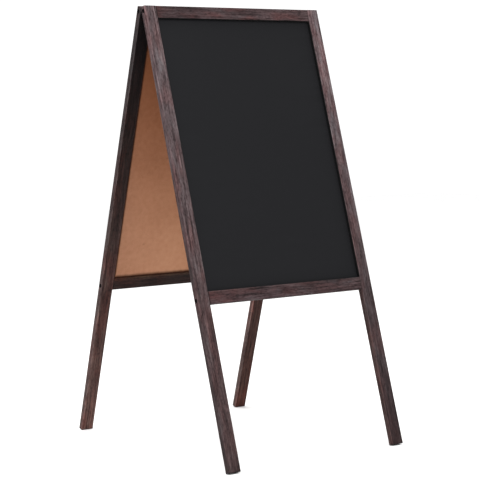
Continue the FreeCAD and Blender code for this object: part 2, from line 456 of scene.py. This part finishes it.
# ---- backing board

BOARD_TONES = [
    (0.34, (0.232, 0.112, 0.061)),
    (0.50, (0.262, 0.131, 0.074)),
    (0.66, (0.290, 0.150, 0.087)),
]
PALE_FIBRE = (0.36, 0.205, 0.125)       # colours
SPECK_BROWN = (0.115, 0.052, 0.027)
SPOT_BROWN = (0.085, 0.040, 0.021)
# painted light low on the board and painted shade high on it
PAINTED_LIGHT_BELOW = (1.08, 1.03, 1.04)         # tints
PAINTED_SHADE_ABOVE = (0.66, 0.475, 0.37)
PAINTED_SIDE_SHADE = (0.86, 0.87, 0.89)
PAINTED_MIDDLE_LIGHT = (1.16, 1.18, 1.16)
# painted shade in the board's margin next to the frame
PAINTED_MARGIN_SHADE = (0.08, 0.045, 0.025)
SHADE_FADE_START = -200 * MM                  # heights above the board's middle
SHADE_FADE_END = 180 * MM
STRIP_WIDTH = 88 * MM                   # of the painted shade strip at each side, half way up
STRIP_NARROWING = 0.35                  # of the strip, for each unit of height
STRIP_LEAST_WIDTH = 20 * MM


def fibreboard(node_name, seed):
    """Raw tan-brown fibreboard with a few dark specks."""
    tree = Tree("fibreboard_" + node_name)
    turn = Euler((lean_of(node_name), 0, 0))
    centred = tree.piece_coordinates(turn, middle_of(node_name))
    seeded = tree.moved(centred, (seed * 1.3, seed, seed * 0.6))
    drift = tree.noise(seeded, 6.0, detail=2.0)
    fluff = tree.noise(seeded, 90, detail=3.0, roughness=0.5)
    fibres = tree.noise(tree.scaled(seeded, (1200, 1200, 340)), 1.0, detail=2.0, distortion=1.2)
    specks = tree.noise(tree.moved(seeded, (5.2, 1.1, 0.4)), 300, detail=1.0)
    spots = tree.noise(tree.moved(seeded, (2.2, 7.1, 3.4)), 70, detail=1.0)
    colour = tree.ramp(tree.weighted_sum((fluff, 0.4), (drift, 0.6)), BOARD_TONES)
    colour = tree.mix(tree.remap(fibres, 0.45, 0.75, 0.0, 0.18), colour, PALE_FIBRE)
    colour = tree.mix(tree.remap(specks, 0.70, 0.77, 0.0, 0.30), colour, SPECK_BROWN)
    colour = tree.mix(tree.remap(spots, 0.73, 0.77, 0.0, 0.25), colour, SPOT_BROWN)

    # painted shade: darker and redder towards the top, where the two boards almost meet
    across, _, up = tree.split(centred)
    top_shade = tree.mix(tree.remap(up, SHADE_FADE_START, SHADE_FADE_END), PAINTED_LIGHT_BELOW, PAINTED_SHADE_ABOVE)
    colour = tree.tinted(colour, top_shade)

    # and painted shade darker at its sides, over a strip that widens downwards, with painted
    # light in the middle
    from_side = tree.calc("SUBTRACT", OPENING_HALF_WIDTH, tree.calc("ABSOLUTE", across))
    strip = tree.calc("SUBTRACT", STRIP_WIDTH, tree.calc("MULTIPLY", up, STRIP_NARROWING))
    strip = tree.calc("MAXIMUM", strip, STRIP_LEAST_WIDTH)
    share = tree.calc("DIVIDE", from_side, strip, clamp=True)
    colour = tree.tinted(colour, tree.mix(share, PAINTED_SIDE_SHADE, PAINTED_MIDDLE_LIGHT))

    # painted shade, dark orange-brown, in its margin next to the frame, less deep at the sides
    from_end = tree.calc("SUBTRACT", OPENING_HALF_HEIGHT, tree.calc("ABSOLUTE", up))
    side_margin = tree.calc("SUBTRACT", tree.calc("MULTIPLY", from_side, 1.6), 2.1 * MM)
    margin = tree.calc("MINIMUM", side_margin, from_end)
    ragged = tree.calc("MULTIPLY", tree.calc("SUBTRACT", fluff, 0.5), 1.5 * MM)
    margin_shade = tree.remap(tree.calc("ADD", margin, ragged), 8.3 * MM, 1.8 * MM)
    colour = tree.mix(margin_shade, colour, tree.tinted(colour, PAINTED_MARGIN_SHADE))
    height = tree.weighted_sum((fluff, 0.3), (fibres, 0.5))
    return tree.finish({
        "Base Color": colour,
        "Roughness": tree.remap(fluff, 0.3, 0.7, 0.85, 0.75),
        "Specular IOR Level": 0.10,
        "Normal": tree.bump(height, 0.10 * MM, 0.4),
    })


# ---- metal

PHOSPHATE_BLACK = (0.005, 0.005, 0.0055)
WORN_BROWN = (0.022, 0.018, 0.016)
ZINC_TONES = [(0.3, (0.42, 0.41, 0.385)), (0.7, (0.60, 0.59, 0.57))]
ZINC_BLOOM = (0.30, 0.285, 0.25)


def black_screw(node_name, seed):
    """Black phosphate with worn, slightly brown high spots."""
    tree = Tree("black_screw_" + node_name)
    source = tree.node("TexCoord", {}).outputs["Object"]
    seeded = tree.moved(source, (seed, seed, seed))
    grit = tree.noise(seeded, 1800, detail=2.0)
    wear = tree.noise(seeded, 420, detail=3.0)
    worn = tree.remap(wear, 0.52, 0.72, 0.0, 0.5)
    colour = tree.mix(worn, PHOSPHATE_BLACK, WORN_BROWN)
    return tree.finish({
        "Base Color": colour,
        "Metallic": 0.3,
        "Roughness": tree.remap(grit, 0.3, 0.7, 0.50, 0.70),
        "Specular IOR Level": 0.2,
        "Normal": tree.bump(grit, 0.03 * MM, 0.5),
    })


def zinc_steel(node_name, seed):
    """Zinc-plated steel, rolled along X, with a faint bloom."""
    tree = Tree("zinc_steel_" + node_name)
    source = tree.node("TexCoord", {}).outputs["Object"]
    seeded = tree.moved(source, (seed, seed * 0.4, seed * 1.6))
    lines = tree.noise(tree.scaled(seeded, (60, 2600, 2600)), 1.0, detail=2.0)
    bloom = tree.noise(seeded, 130, detail=3.0)
    stain = tree.remap(bloom, 0.50, 0.72, 0.0, 0.55)
    colour = tree.mix(stain, tree.ramp(lines, ZINC_TONES), ZINC_BLOOM)
    return tree.finish({
        "Base Color": colour,
        "Metallic": 1.0,
        "Roughness": tree.remap(tree.calc("ADD", lines, stain), 0.3, 1.0, 0.26, 0.52),
        "Normal": tree.bump(lines, 0.02 * MM, 0.5),
    })


# ---- each CAD node's finish

# node: grain along X, side facing the panel, seed, redness, tones of painted light and shade with
# uneven stain
WOODEN_PIECES = {
    "front_left_stile": (False, 1, 1.0, 0.6, (
        ((0.78, 0.84, 0.87), (0.47, 0.40, 0.39)),
        ((0.04, 0.035, 0.035), (0.70, 0.52, 0.43)),
        ((0.82, 0.79, 0.81), (0.26, 0.22, 0.22)),
        ((0.40, 0.40, 0.40), (0.40, 0.34, 0.32)))),
    "front_right_stile": (False, -1, 2.0, 0.6, (
        ((1.06, 1.14, 1.18), (0.19, 0.145, 0.148)),
        ((0.04, 0.035, 0.035), (0.60, 0.45, 0.38)),
        ((0.56, 0.60, 0.60), (0.50, 0.46, 0.45)),
        ((0.40, 0.40, 0.40), (0.40, 0.315, 0.295)))),
    "front_top_rail": (True, -1, 3.0, 0.9, (
        ((0.34, 0.29, 0.30), (0.53, 0.48, 0.49)),
        ((0.10, 0.09, 0.09), (0.10, 0.09, 0.09)),
        ((0.46, 0.44, 0.44), (0.46, 0.44, 0.44)),
        ((0.34, 0.29, 0.30), (0.53, 0.48, 0.49)))),
    "front_bottom_rail": (True, 1, 4.0, 0.9, (
        ((0.44, 0.33, 0.34), (0.39, 0.47, 0.50)),
        ((0.15, 0.115, 0.105), (0.15, 0.105, 0.10)),
        ((0.35, 0.32, 0.32), (0.35, 0.32, 0.32)),
        ((0.39, 0.34, 0.34), (0.37, 0.39, 0.40)))),
    "rear_left_stile": (False, 1, 5.0, 0.8, (
        ((0.76, 0.80, 0.83), (0.44, 0.39, 0.38)),
        ((0.020, 0.010, 0.015), (0.82, 0.64, 0.54)),
        ((0.24, 0.28, 0.29), (0.82, 0.72, 0.64)),
        ((0.40, 0.38, 0.36), (0.60, 0.50, 0.45)))),
    "rear_right_stile": (False, -1, 6.0, 0.8, (
        ((0.76, 0.80, 0.83), (0.44, 0.39, 0.38)),
        ((0.03, 0.022, 0.026), (0.64, 0.39, 0.30)),
        ((0.60, 0.62, 0.60), (0.80, 0.72, 0.65)),
        ((0.80, 0.74, 0.70), (1.12, 1.02, 0.90)))),
    "rear_top_rail": (True, -1, 7.0, 0.9, (
        ((0.51, 0.48, 0.48), (0.40, 0.36, 0.37)),
        ((0.10, 0.09, 0.09), (0.10, 0.09, 0.09)),
        ((0.46, 0.44, 0.44), (0.46, 0.44, 0.44)),
        ((0.46, 0.42, 0.42), (0.42, 0.38, 0.38)))),
    "rear_bottom_rail": (True, 1, 8.0, 0.9, (
        ((0.41, 0.37, 0.38), (0.40, 0.36, 0.37)),
        ((0.171, 0.124, 0.099), (0.144, 0.090, 0.090)),
        ((0.35, 0.32, 0.32), (0.35, 0.32, 0.32)),
        ((0.40, 0.27, 0.15), (0.22, 0.145, 0.11)))),
}


def dress_everything():
    for name, settings in WOODEN_PIECES.items():
        dress(name, stained_wood(name, *settings))
    for number, label in enumerate(("front", "rear")):
        board = label + "_backing_board"
        sheet = label + "_chalk_sheet"
        dress(board, fibreboard(board, 1.0 + number))
        dress(sheet, chalkboard(sheet, 3.0 + number))
    for number, name in enumerate(sorted(frame["nodes"])):
        if name.endswith("frame_screws"):
            dress(name, black_screw(name, number))
        elif "hinge" in name:
            dress(name, zinc_steel(name, number))


# ---- floor and light

FLOOR_SIZE = 14.0
FLOOR_GREYS = (0.86, 0.86, 0.86), (0.90, 0.90, 0.90)
WORLD_COLOUR = (1.0, 1.0, 1.0, 1.0)
WORLD_STRENGTH = 1.12

# name: place, size, watts
LIGHTS = {
    "key": ((-1.5, -1.9, 2.4), 1.4, 75),
    "top": ((0.2, 0.6, 3.4), 2.6, 70),
}


def make_floor():
    tree = Tree("floor_paper")
    source = tree.node("TexCoord", {}).outputs["Object"]
    colour = tree.mix(tree.noise(source, 3.0, detail=3.0), *FLOOR_GREYS)
    material = tree.finish({"Base Color": colour, "Roughness": 0.9, "Specular IOR Level": 0.1})
    half = FLOOR_SIZE / 2
    mesh = bpy.data.meshes.new("floor")
    corners = [(-half, -half, 0), (half, -half, 0), (half, half, 0), (-half, half, 0)]
    mesh.from_pydata(corners, [], [(0, 1, 2, 3)])
    floor = bpy.data.objects.new("floor", mesh)
    floor.data.materials.append(material)
    bpy.context.scene.collection.objects.link(floor)


def make_light(name, place, target, size, watts):
    data = bpy.data.lights.new(name, "AREA")
    data.shape = "SQUARE"
    data.size = size
    data.energy = watts
    light = bpy.data.objects.new(name, data)
    light.location = place
    light.rotation_euler = (Vector(target) - Vector(place)).to_track_quat("-Z", "Y").to_euler()
    bpy.context.scene.collection.objects.link(light)


def make_lights():
    world = bpy.data.worlds.new("studio")
    world.use_nodes = True
    background = world.node_tree.nodes["Background"]
    background.inputs["Color"].default_value = WORLD_COLOUR
    background.inputs["Strength"].default_value = WORLD_STRENGTH
    bpy.context.scene.world = world
    centre = (cad_low + cad_high) / 2
    for name, (place, size, watts) in LIGHTS.items():
        make_light(name, place, centre, size, watts)


make_camera()
dress_everything()
make_floor()
make_lights()
bpy.context.scene.view_settings.view_transform = "Standard"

• • • • •

_Task_. Restate, word for word and with nothing added, the lines from the first line of the listing through the one where "# ---- backing board" stands.

_Expected answer_.
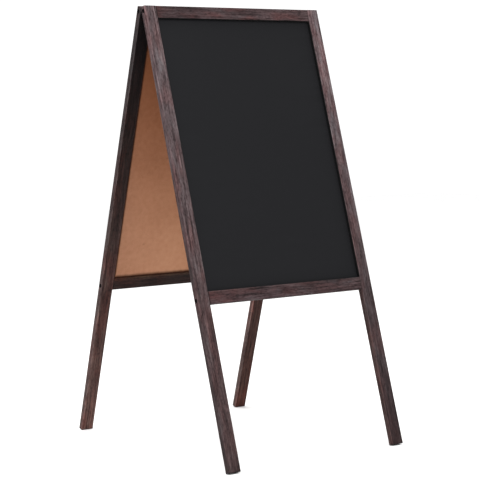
Continue the FreeCAD and Blender code for this object: part 2, from line 456 of scene.py. This part finishes it.
# ---- backing board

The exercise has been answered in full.